In the records below, find the line containing "that bears it" and the line containing "DIMPLE_RADIUS = 3.0"; please repeat exactly the lines from one to the other, both included, and nothing more.

============================================================

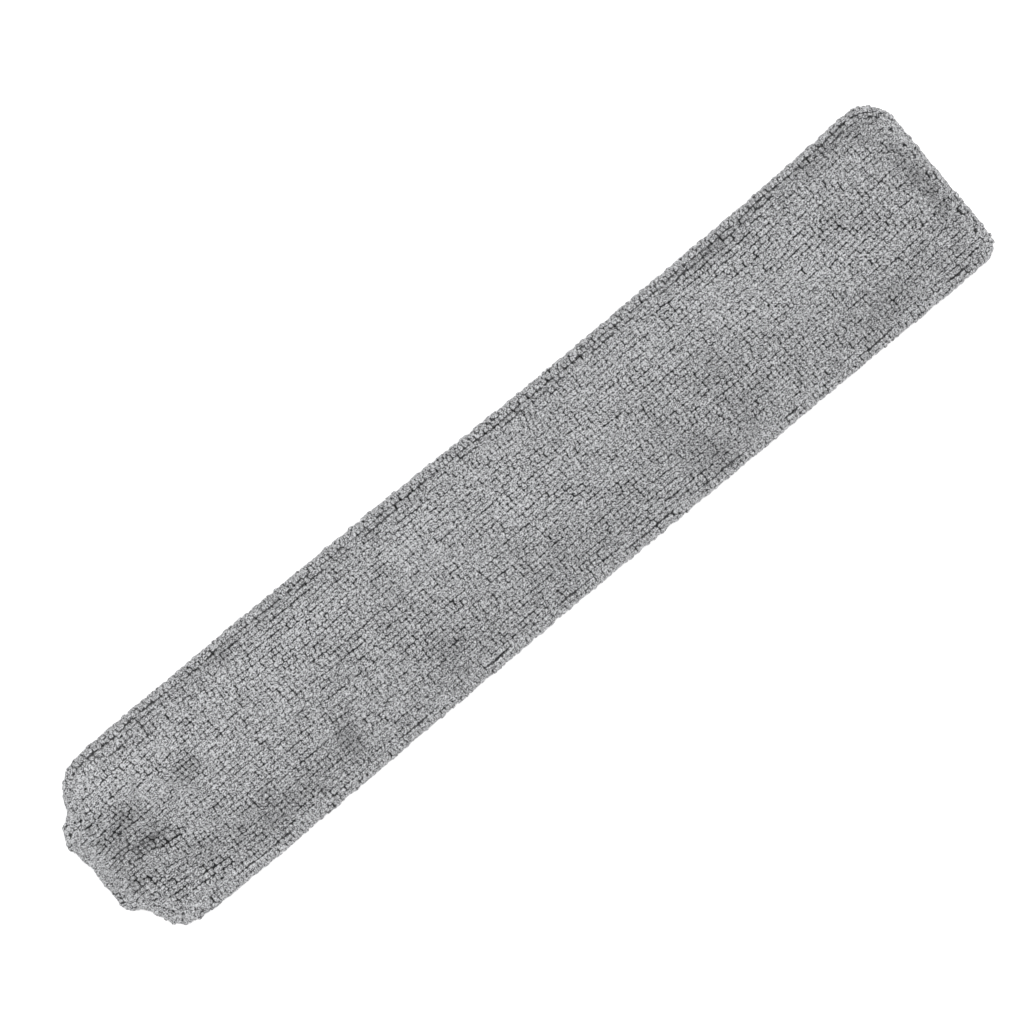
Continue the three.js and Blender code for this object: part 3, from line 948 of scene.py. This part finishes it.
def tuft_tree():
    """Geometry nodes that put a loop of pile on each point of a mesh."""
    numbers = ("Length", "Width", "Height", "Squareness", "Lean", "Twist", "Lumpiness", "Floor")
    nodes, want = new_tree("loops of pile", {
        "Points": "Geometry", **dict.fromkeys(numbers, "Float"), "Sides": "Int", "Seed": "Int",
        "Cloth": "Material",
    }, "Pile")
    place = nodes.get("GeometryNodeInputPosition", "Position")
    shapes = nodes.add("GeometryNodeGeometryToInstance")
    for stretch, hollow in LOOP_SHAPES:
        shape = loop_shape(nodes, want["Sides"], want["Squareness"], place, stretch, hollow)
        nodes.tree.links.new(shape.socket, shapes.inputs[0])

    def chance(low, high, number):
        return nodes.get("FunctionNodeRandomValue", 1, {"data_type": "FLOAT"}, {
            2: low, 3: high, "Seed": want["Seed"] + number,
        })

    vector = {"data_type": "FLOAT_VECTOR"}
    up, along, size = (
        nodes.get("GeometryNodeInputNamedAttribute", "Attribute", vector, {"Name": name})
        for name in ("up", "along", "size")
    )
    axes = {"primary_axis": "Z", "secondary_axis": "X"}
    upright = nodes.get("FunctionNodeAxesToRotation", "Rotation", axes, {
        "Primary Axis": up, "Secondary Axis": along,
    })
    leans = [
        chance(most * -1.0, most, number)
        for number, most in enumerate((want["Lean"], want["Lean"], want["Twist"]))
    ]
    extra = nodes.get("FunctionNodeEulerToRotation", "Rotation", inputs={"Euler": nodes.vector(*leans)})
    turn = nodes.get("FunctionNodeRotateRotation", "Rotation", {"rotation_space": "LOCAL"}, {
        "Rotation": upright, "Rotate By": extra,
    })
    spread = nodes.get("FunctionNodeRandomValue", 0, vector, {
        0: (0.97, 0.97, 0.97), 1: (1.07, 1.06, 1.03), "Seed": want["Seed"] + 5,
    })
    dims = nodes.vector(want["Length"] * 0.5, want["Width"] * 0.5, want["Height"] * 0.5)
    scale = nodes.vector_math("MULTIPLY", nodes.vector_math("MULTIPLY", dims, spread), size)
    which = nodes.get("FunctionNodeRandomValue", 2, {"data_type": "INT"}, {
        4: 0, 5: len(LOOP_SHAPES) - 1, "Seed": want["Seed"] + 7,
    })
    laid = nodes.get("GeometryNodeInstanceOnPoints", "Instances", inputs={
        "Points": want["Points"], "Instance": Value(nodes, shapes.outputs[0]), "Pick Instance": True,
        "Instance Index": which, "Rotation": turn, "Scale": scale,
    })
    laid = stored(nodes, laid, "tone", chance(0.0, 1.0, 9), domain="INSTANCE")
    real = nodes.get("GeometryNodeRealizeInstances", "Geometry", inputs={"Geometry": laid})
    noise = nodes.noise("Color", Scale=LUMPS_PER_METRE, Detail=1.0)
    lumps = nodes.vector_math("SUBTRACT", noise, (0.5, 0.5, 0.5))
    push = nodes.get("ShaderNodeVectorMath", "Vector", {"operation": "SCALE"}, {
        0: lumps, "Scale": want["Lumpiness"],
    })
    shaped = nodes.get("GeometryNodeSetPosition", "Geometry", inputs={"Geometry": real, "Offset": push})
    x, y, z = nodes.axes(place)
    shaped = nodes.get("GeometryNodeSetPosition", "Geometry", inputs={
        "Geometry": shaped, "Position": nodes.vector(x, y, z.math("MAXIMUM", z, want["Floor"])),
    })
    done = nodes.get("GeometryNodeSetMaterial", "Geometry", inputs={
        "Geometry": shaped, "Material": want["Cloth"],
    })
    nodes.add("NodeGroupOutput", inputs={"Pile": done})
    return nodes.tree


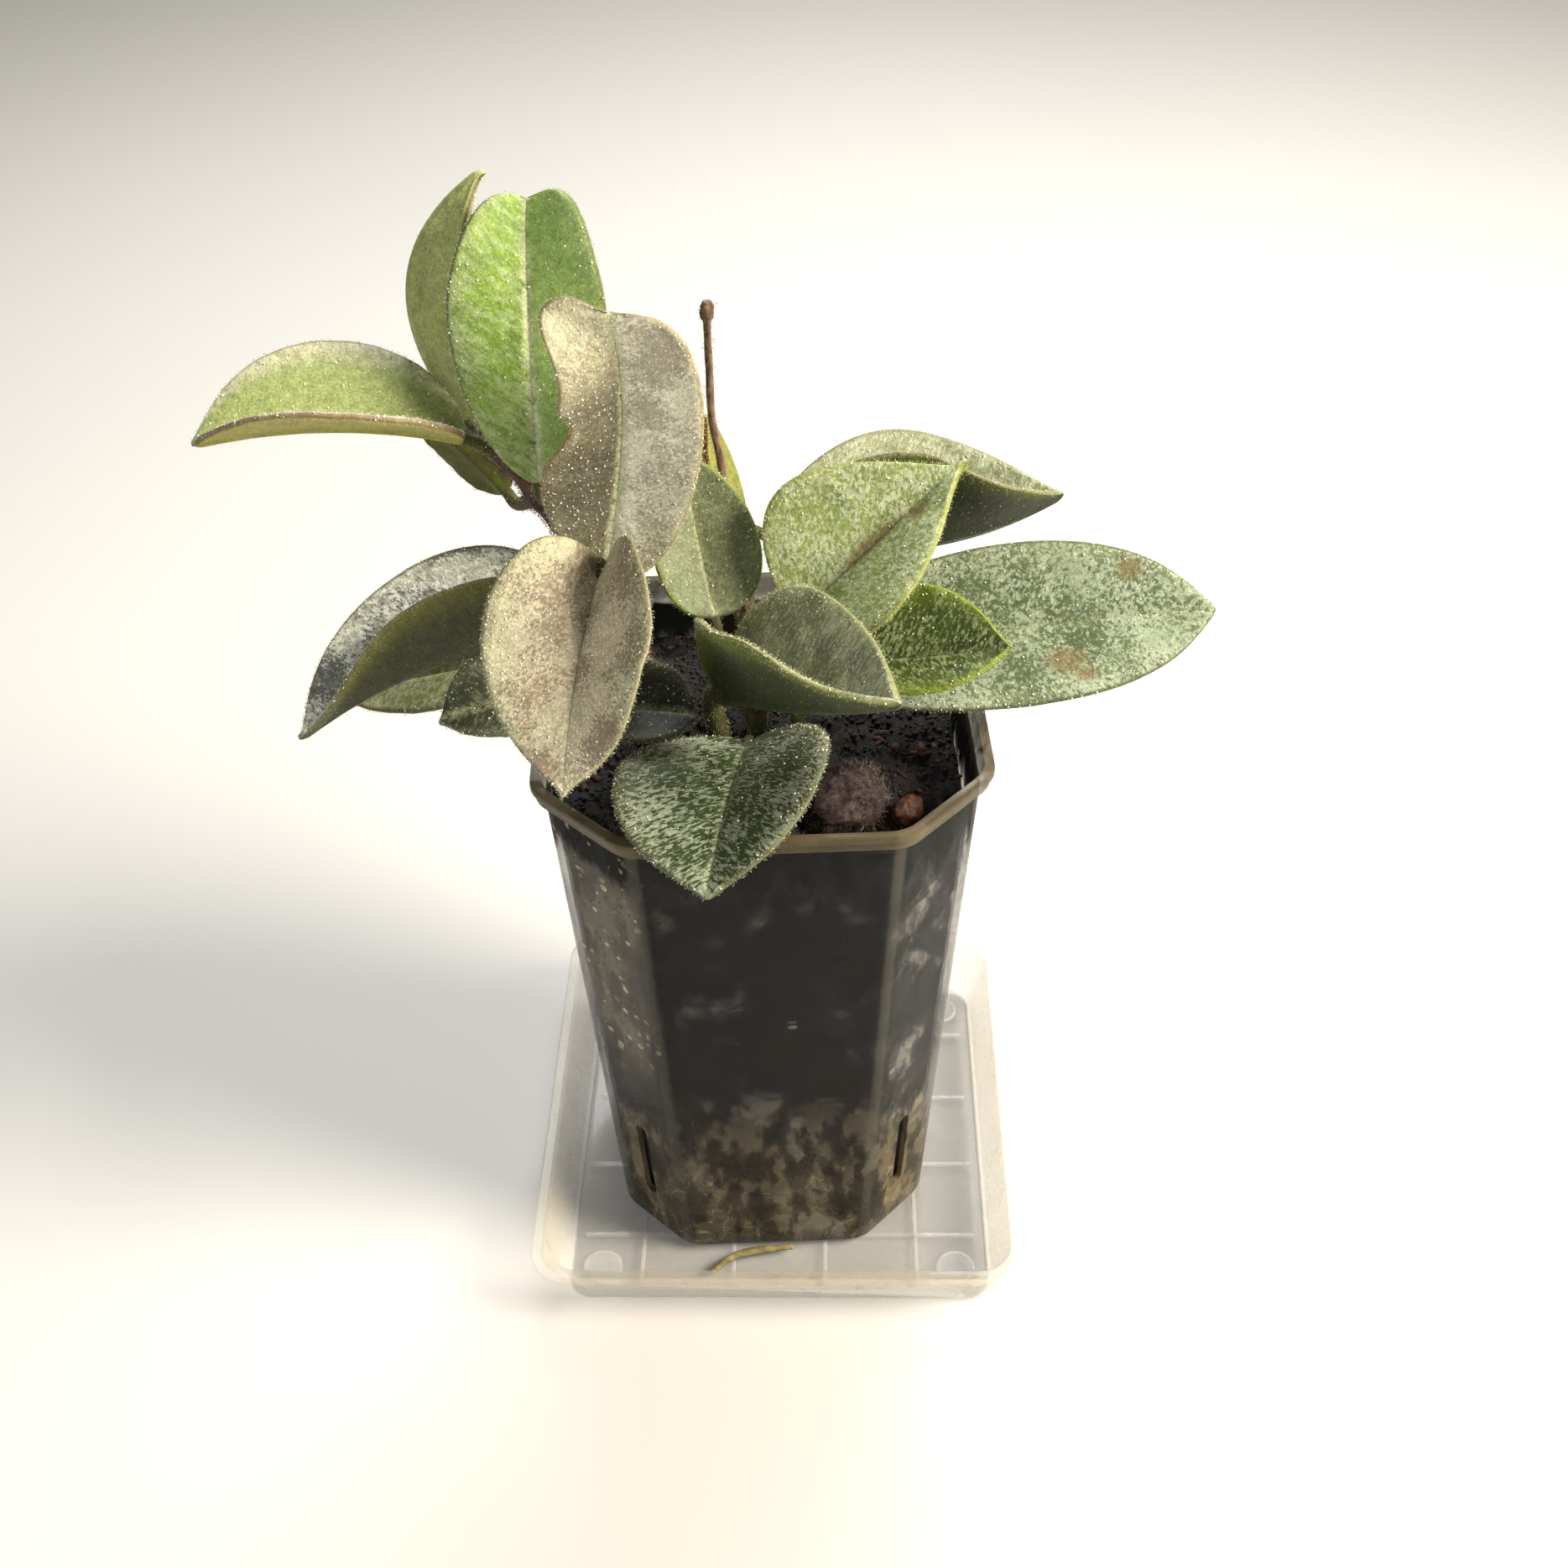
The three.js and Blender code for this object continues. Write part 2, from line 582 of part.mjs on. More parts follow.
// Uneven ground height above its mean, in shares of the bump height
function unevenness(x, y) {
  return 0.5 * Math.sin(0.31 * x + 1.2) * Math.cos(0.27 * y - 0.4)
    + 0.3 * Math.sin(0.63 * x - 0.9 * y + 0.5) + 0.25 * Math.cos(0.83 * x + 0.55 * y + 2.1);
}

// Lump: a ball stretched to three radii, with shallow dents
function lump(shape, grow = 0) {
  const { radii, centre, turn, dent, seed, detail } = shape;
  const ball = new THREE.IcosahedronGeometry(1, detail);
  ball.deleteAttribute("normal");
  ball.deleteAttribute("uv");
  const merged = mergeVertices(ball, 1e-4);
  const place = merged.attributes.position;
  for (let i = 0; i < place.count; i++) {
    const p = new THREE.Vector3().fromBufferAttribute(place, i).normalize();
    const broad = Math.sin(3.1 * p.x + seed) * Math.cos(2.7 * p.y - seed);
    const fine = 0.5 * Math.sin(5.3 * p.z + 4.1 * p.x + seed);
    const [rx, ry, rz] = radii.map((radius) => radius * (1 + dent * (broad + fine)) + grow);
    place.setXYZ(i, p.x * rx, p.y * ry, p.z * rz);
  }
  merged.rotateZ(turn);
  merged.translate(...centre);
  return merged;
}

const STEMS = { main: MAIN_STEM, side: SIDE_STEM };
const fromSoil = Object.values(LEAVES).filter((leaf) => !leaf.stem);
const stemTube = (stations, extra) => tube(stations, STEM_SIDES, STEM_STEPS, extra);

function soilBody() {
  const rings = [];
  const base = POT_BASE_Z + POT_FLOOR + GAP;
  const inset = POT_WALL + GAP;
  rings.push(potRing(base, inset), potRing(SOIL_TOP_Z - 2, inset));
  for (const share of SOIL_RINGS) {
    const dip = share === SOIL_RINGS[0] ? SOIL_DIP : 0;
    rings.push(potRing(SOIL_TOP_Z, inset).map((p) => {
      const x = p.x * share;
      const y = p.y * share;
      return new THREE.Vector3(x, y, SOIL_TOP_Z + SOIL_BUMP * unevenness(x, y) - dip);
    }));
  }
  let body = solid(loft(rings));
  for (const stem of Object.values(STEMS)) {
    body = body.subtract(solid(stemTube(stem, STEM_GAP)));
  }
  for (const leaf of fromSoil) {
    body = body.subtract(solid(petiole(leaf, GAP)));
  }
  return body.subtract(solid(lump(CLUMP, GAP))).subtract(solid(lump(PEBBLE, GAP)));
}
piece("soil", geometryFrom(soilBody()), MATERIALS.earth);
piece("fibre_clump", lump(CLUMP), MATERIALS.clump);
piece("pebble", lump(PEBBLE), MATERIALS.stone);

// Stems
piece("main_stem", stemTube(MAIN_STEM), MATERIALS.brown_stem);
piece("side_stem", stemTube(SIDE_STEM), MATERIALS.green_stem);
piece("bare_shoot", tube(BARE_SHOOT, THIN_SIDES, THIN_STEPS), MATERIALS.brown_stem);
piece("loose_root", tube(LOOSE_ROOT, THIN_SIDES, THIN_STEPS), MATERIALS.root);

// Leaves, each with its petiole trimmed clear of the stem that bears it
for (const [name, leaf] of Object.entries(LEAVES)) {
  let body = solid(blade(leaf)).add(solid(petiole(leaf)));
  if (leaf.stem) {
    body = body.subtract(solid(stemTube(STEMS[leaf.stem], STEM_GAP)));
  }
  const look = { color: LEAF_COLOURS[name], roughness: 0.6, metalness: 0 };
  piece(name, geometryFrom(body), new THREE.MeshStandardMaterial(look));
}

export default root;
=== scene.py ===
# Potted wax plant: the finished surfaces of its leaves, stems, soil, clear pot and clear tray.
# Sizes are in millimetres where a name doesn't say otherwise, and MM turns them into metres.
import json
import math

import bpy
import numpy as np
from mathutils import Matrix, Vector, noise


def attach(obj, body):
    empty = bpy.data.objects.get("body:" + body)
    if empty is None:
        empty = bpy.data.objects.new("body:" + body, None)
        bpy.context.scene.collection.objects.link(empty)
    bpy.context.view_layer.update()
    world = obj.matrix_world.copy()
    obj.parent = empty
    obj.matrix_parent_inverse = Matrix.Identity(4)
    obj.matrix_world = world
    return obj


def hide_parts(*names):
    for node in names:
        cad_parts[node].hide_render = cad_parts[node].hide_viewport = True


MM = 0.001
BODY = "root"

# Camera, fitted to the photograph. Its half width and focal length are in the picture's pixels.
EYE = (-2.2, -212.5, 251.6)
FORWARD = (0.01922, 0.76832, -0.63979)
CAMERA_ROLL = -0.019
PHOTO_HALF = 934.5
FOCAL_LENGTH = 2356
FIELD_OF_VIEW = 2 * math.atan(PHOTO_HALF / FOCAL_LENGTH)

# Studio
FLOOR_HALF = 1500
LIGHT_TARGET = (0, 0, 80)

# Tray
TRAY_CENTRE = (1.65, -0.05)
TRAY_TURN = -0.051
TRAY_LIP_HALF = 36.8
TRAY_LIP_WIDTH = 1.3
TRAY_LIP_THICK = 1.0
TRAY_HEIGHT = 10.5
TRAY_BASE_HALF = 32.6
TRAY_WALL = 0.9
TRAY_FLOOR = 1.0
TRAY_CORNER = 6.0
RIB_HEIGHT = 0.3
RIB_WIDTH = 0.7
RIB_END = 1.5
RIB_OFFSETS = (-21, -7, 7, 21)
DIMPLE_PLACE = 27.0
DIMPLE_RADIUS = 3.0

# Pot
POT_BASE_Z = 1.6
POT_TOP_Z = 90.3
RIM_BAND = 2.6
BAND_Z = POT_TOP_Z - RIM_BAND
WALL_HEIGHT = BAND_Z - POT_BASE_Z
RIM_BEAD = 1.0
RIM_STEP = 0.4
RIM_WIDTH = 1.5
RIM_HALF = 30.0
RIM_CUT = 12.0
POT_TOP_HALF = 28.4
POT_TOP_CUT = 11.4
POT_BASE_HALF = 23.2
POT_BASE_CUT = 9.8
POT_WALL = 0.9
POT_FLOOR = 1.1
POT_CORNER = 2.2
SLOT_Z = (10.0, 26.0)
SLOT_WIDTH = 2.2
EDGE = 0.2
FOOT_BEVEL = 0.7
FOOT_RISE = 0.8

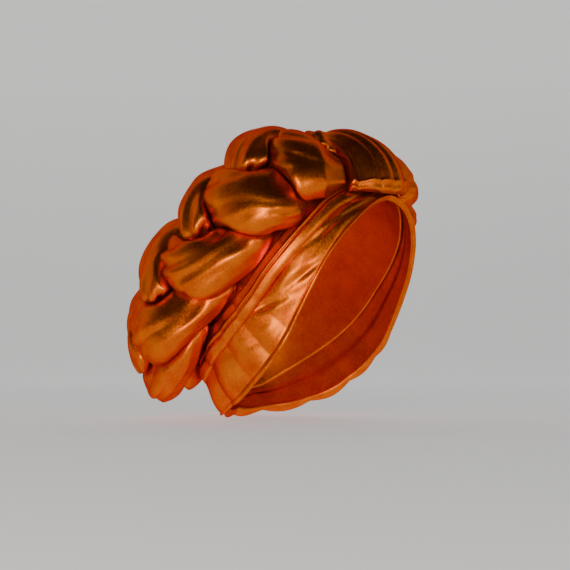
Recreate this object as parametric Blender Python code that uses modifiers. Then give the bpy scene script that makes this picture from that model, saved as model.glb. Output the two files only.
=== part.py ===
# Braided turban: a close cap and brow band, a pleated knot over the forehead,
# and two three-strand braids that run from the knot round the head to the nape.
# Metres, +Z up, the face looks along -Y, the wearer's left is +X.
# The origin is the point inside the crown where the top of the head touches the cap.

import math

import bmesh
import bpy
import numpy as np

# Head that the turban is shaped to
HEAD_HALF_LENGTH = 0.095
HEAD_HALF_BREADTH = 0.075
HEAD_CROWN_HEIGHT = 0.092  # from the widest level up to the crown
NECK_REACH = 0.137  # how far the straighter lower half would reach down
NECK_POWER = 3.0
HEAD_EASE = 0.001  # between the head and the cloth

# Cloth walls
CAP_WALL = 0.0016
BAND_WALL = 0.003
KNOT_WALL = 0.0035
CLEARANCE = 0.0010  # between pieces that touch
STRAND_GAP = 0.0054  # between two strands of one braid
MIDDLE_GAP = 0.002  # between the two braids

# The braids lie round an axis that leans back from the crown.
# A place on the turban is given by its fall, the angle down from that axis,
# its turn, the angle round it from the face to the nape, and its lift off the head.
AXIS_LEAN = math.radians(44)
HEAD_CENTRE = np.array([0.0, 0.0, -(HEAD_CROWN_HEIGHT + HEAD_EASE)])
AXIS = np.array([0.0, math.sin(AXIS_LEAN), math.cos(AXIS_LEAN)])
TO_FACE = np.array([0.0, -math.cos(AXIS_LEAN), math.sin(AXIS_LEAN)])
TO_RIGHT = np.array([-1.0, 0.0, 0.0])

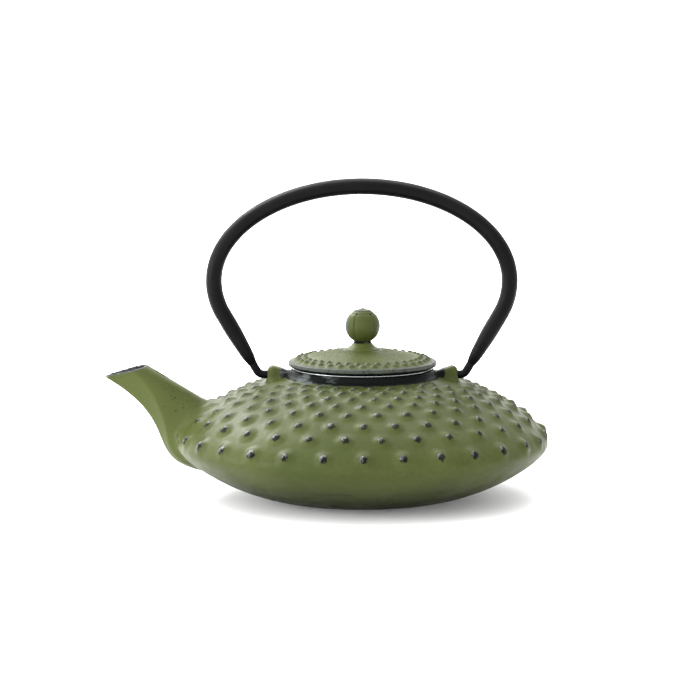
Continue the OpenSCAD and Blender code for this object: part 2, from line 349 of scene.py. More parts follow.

============================================================

▶ _Exercise result_:
// Leaves, each with its petiole trimmed clear of the stem that bears it
for (const [name, leaf] of Object.entries(LEAVES)) {
  let body = solid(blade(leaf)).add(solid(petiole(leaf)));
  if (leaf.stem) {
    body = body.subtract(solid(stemTube(STEMS[leaf.stem], STEM_GAP)));
  }
  const look = { color: LEAF_COLOURS[name], roughness: 0.6, metalness: 0 };
  piece(name, geometryFrom(body), new THREE.MeshStandardMaterial(look));
}

export default root;
=== scene.py ===
# Potted wax plant: the finished surfaces of its leaves, stems, soil, clear pot and clear tray.
# Sizes are in millimetres where a name doesn't say otherwise, and MM turns them into metres.
import json
import math

import bpy
import numpy as np
from mathutils import Matrix, Vector, noise


def attach(obj, body):
    empty = bpy.data.objects.get("body:" + body)
    if empty is None:
        empty = bpy.data.objects.new("body:" + body, None)
        bpy.context.scene.collection.objects.link(empty)
    bpy.context.view_layer.update()
    world = obj.matrix_world.copy()
    obj.parent = empty
    obj.matrix_parent_inverse = Matrix.Identity(4)
    obj.matrix_world = world
    return obj


def hide_parts(*names):
    for node in names:
        cad_parts[node].hide_render = cad_parts[node].hide_viewport = True


MM = 0.001
BODY = "root"

# Camera, fitted to the photograph. Its half width and focal length are in the picture's pixels.
EYE = (-2.2, -212.5, 251.6)
FORWARD = (0.01922, 0.76832, -0.63979)
CAMERA_ROLL = -0.019
PHOTO_HALF = 934.5
FOCAL_LENGTH = 2356
FIELD_OF_VIEW = 2 * math.atan(PHOTO_HALF / FOCAL_LENGTH)

# Studio
FLOOR_HALF = 1500
LIGHT_TARGET = (0, 0, 80)

# Tray
TRAY_CENTRE = (1.65, -0.05)
TRAY_TURN = -0.051
TRAY_LIP_HALF = 36.8
TRAY_LIP_WIDTH = 1.3
TRAY_LIP_THICK = 1.0
TRAY_HEIGHT = 10.5
TRAY_BASE_HALF = 32.6
TRAY_WALL = 0.9
TRAY_FLOOR = 1.0
TRAY_CORNER = 6.0
RIB_HEIGHT = 0.3
RIB_WIDTH = 0.7
RIB_END = 1.5
RIB_OFFSETS = (-21, -7, 7, 21)
DIMPLE_PLACE = 27.0
DIMPLE_RADIUS = 3.0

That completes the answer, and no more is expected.